The director’s work has been described as poetic realism, a description that fits this film well. Davies’ previous films include an acclaimed adaption of Edith Wharton’s “House of Mirth” but the hard life of this Scottish lass is portrayed with a stark, gritty realism that audiences might not expect in a film some might call a historical or costume drama. At the same time, the lead character’s voice of narration lead a naturalistic yet poetic tone, as the young girl reflects on the beauty of the landscape, her love of the natural world, the way the land endures generation to generation. The narration also allows her to voice her darker inner thoughts, her resentment of the limits placed on women, especially bright ones like herself, and her particular circumstances with her harsh, selfish father. There is a sense of foreboding that often permeates the film, creating a tension that something awful is about to happen.
The film’s visual beauty comes from the natural world and the landscape in which it is set. The human landscape is stripped of artificial prettiness, as are the actors’ performances, but the photography captures all the beauty of the land as well as the compelling drama of the characters’ ordinary, working-class farm lives.
A scene that illustrates the film’s remarkable balance between realism and romantic beauty is the one where Chris and Ewan first connect romantically. As they walk along a village street lined with quaint stone shops, Ewan starts to cross the street to her but suddenly is blocked by a flock of beautiful black-faced white sheep, herded by a border collie, who fill the road and create a living stream of shifting life he must struggle through to reach her. The scene is visually lovely but also slightly comic, realistically presented and symbolic.
The film has a surprising feminist slant to it, and it also touches on political movements of the time and the war that virtually wiped out a whole generation of young men. Characters discuss the then-new idea of socialism and express their resentment of the aristocratic class, particularly their distant English rulers. Before the war intrudes, the characters exist in a land that seems remote from the rest of the world, and they sport a pride in their Scottish history. At school, Chris is acknowledged as their best student and wins a scholarship to a nearby college. But her options are limited by being female and by her family’s working class status. The family rents the land they farm, and money is tight, but Chris’ life is particularly shaped by her father’s whims and ego.
There are both emotional highs and lows in this gripping story. For the first part of the film, the emotional tone is often tense, as if something awful were looming, but then shifts dramatically to one of hope.
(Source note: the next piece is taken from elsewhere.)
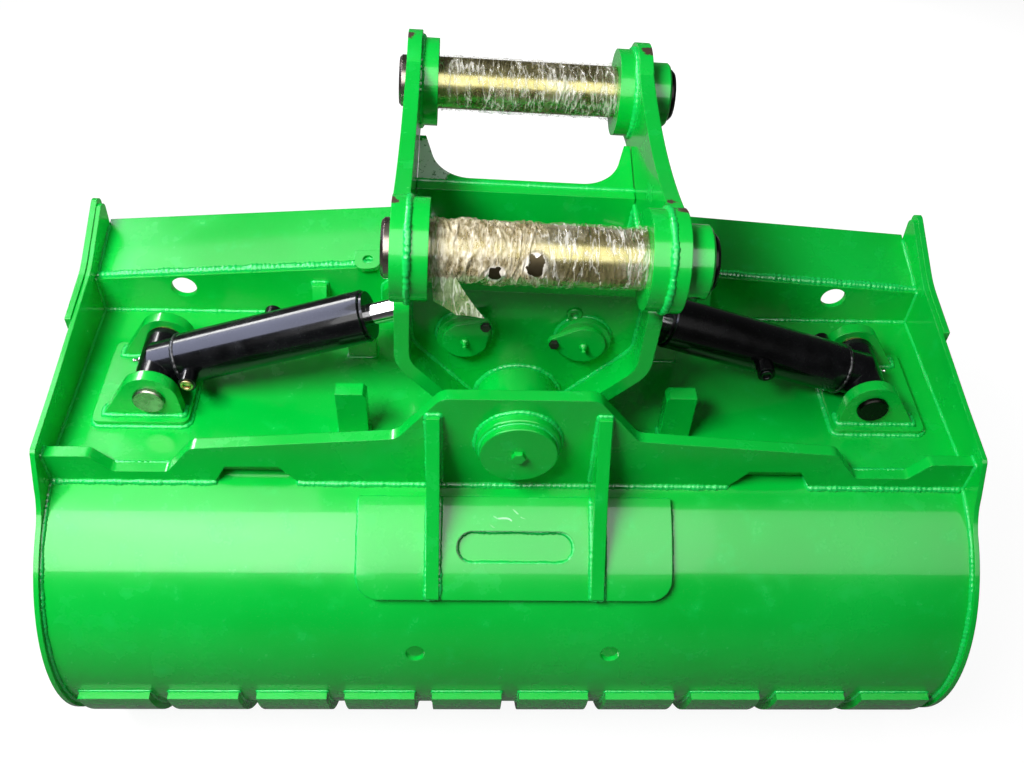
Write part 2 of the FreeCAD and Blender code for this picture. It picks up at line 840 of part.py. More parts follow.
def side_plate():
    foot = chamfer_foot()
    slope = math.radians(chamfer_angle)
    outward = V(math.sin(slope), 0, -math.cos(slope)) * side_plate_thickness
    half_turn = math.radians(90 - chamfer_angle) / 2
    knee_x = side_plate_inner + side_plate_thickness
    knee_z = bend_z - side_plate_thickness * math.tan(half_turn)
    outline = [
        (side_plate_inner, side_plate_top, 0, 0), (side_plate_inner, bend_z, bend_radius, 0),
        (foot.x, foot.z, 0, 0), (foot.x + outward.x, foot.z + outward.z, 0, 0),
        (knee_x, knee_z, bend_radius + side_plate_thickness, 0), (knee_x, side_plate_top, 0, 0)]
    plate = along(outline, head_start, head_end - head_start)
    plate = plate.cut(rod_y(0, 0, tube_diameter, head_start - 1, head_end + 1))
    plate = plate.cut(cylinder_window())
    rounded = [e for e in plate.Edges
               if abs(e.tangentAt(e.FirstParameter).x) > 0.9
               and abs(e.CenterOfMass.z - side_plate_top) < 0.01
               and abs(e.CenterOfMass.y - head_start) < 0.01]
    return plate.makeFillet(side_plate_round, rounded)


def cylinder_window():
    # the cylinder reaches into the head through this opening
    start = chamfer_foot().x
    opening = Part.makeBox(ear_outer + 1 - start, window_end - window_start, window_top - window_bottom,
                           V(start, window_start, window_bottom))
    return opening.makeFillet(window_corner, [e for e in opening.Edges
                                              if abs(e.tangentAt(e.FirstParameter).x) > 0.9])


def cheek_outline(top):
    foot = chamfer_foot()
    half = [(foot.x, foot.z, 0, 0), (side_plate_inner, bend_z, bend_radius, 0), (side_plate_inner, top, 0, 0)]
    return half + [(-a, b, r, s) for a, b, r, s in reversed(half)]


def cheek(y, top):
    plate = along(cheek_outline(top), y, cheek_thickness)
    plate = plate.cut(rod_y(0, 0, tube_diameter, y - 1, y + cheek_thickness + 1))
    for side in (-1, 1):
        plate = plate.cut(rod_y(side * rod_pin_x, rod_pin_z, rod_pin_diameter, y - 1, y + cheek_thickness + 1))
    return plate


def ear():
    y1, z1 = rear_hanger_y, rear_hanger_z
    y2, z2 = front_hanger_y, front_hanger_z
    r1, r2 = rear_lobe_radius, front_lobe_radius
    base = side_plate_top
    left = V(ear_inner, y1, z1)
    right = V(ear_inner, y2, z2)

    def on(centre, radius, degrees):
        angle = math.radians(degrees)
        return centre + V(0, radius * math.cos(angle), radius * math.sin(angle))

    neck = V(ear_inner, head_start + ear_neck, base)
    heel = V(ear_inner, head_end, base)
    top_left = on(left, r1, rear_lobe_top_angle)
    top_right = on(right, r2, front_lobe_top_angle)
    under_left = on(left, r1, rear_lobe_under_angle)
    under_right = on(right, r2, front_lobe_under_angle)
    dip = (top_left + top_right) * 0.5 - V(0, 0, ear_saddle)
    belly = (heel + under_right) * 0.5 + V(0, 0, ear_belly)
    edges = [
        Part.Arc(top_right, dip, top_left).toShape(),
        Part.Arc(top_left, on(left, r1, rear_lobe_far_angle), under_left).toShape(),
        Part.makeLine(under_left, neck),
        Part.makeLine(neck, heel),
        Part.Arc(heel, belly, under_right).toShape(),
        Part.Arc(under_right, on(right, r2, front_lobe_far_angle), top_right).toShape(),
    ]
    plate = Part.Face(Part.Wire(edges)).extrude(V(ear_thickness, 0, 0))
    for y, z in ((y1, z1), (y2, z2)):
        plate = plate.cut(rod_x(y, z, hanger_diameter, ear_inner - 1, ear_outer + 1))
    return plate.cut(cylinder_window())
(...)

Scenes of poverty, hard-work and the events of daily life in this rural landscape are played for realism, although anything graphically violent is avoided. When the father savagely beats his son, we see the son’s face, not his back but we also see the father turn the belt so the buckle strikes the boy’s back.. When a woman struggles in childbirth, we hear realistic screams, not something genteel and sanitized. As one character puts it, “we’re not gentry.”
This moving drama’s focus and point of view is almost entirely that of young Chris. The film is both personal and epic, following one woman’s life through a time of change, as a timeless rural Scottish life, where Scottish history and traditions are revered, are changed by the slow seeping in of ideas from the larger world and finally a war that nearly wiped out a whole generation of young men, and which swept away monarchies and centuries-old social institutions, to create the modern world. The film is also both starkly realistic and deeply romantic, with its unblinking depiction of hardships of life contrasted with the magical feel of young love, and a love for the land they live in. It also touches on issues about a war that has been described as the world’s first modern war, as well as a conflict that devastated a generation. The film deals with those facts indirectly, through the raw heartbreak of Chris’s experiences.
Everything in Chris’ life is handled with remarkable realism, and the acting is impressive throughout. The one scene that does not seem to ring true is when Ewan returns home to Chris briefly, after being inducted in the army and trained but before being sent to France. His course behavior before even seeing combat is hard to reconcile with how the character had been portrayed up to that point. It strikes a false note, and leaves the audience puzzled and unsettled, although the film does recover from the misstep. The film’s final scene, again focused on Chris, is moving and heartbreaking in the extreme.
SUNSET SONG is a moving film of love and loss, brilliantly acted and masterfully directed, set in a pivotal moment in history.